The range of betrayal thus clouds one epiphany, one moment, epic or trivial, or one miserable, unpunished crime as the confidence culprit. The horror wasn’t only that bad people did unbelievably bad things, but how few evil-doers were apprehended, then or now, given comeuppance. Ditto top brass who authorized Abu Ghraib and so many pointless, prestige-damaging cruelties. Irresponsible bankers who decimated national property values not only weren’t reprimanded, but got a two trillion dollar bailout. Loss of trust is the high price a nation pays when lawlessness and mayhem rule without correction.

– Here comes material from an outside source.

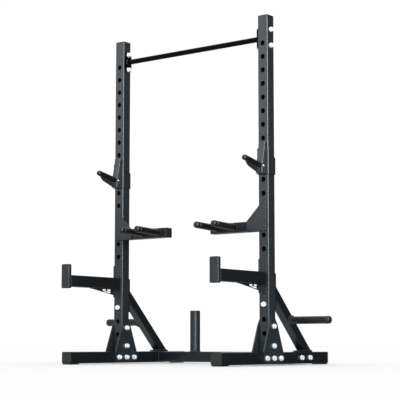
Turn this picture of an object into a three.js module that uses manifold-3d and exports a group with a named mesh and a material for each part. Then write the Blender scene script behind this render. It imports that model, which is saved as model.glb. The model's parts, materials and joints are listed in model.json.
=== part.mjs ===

No Accountability, No Trust
Since Bill Clinton was politically impeached, not one really big shot, excepting two governors, has suffered the indignity that fits his or her suspected crimes. Thus the current, widespread distress with Obama, not simply for betraying his campaign but failure to do Job No. 1: restore confidence in the rule of law, our justice system, even the Constitution itself. Not even to investigate the Bush-Cheney administrations leaves us open to the Curse of Nixon, his most scurrilous legacy, “if a president does it, it’s not illegal.” Nothing else turns more Founders over in their graves.
Vengeance may be the Lord’s but not disclosure, accountability and justice: how about simply establishing what happened, by whom, and why? How do we redeem crippled trust without heeding President John Adams, “There is danger from all men. The only maxim of a free government ought to be to trust no man living with power to endanger the public liberty”?
For many, Bush and Cheney reigned as tyrants above the law, knowingly shredding rules, regulations, and laws of governance. But no inquiry means history will never have confirmed testimony, in effect, handing out a verdict of not guilty. I suspect our literate president, trained as a Constitutional lawyer, knows the word “trust” comes from the word “truth,” and that civic trust depends on some common truth accepted by all. We will spend more time and money unraveling the failed Christmas bombing than establishing what happened to our country for eight, long years, perhaps longer.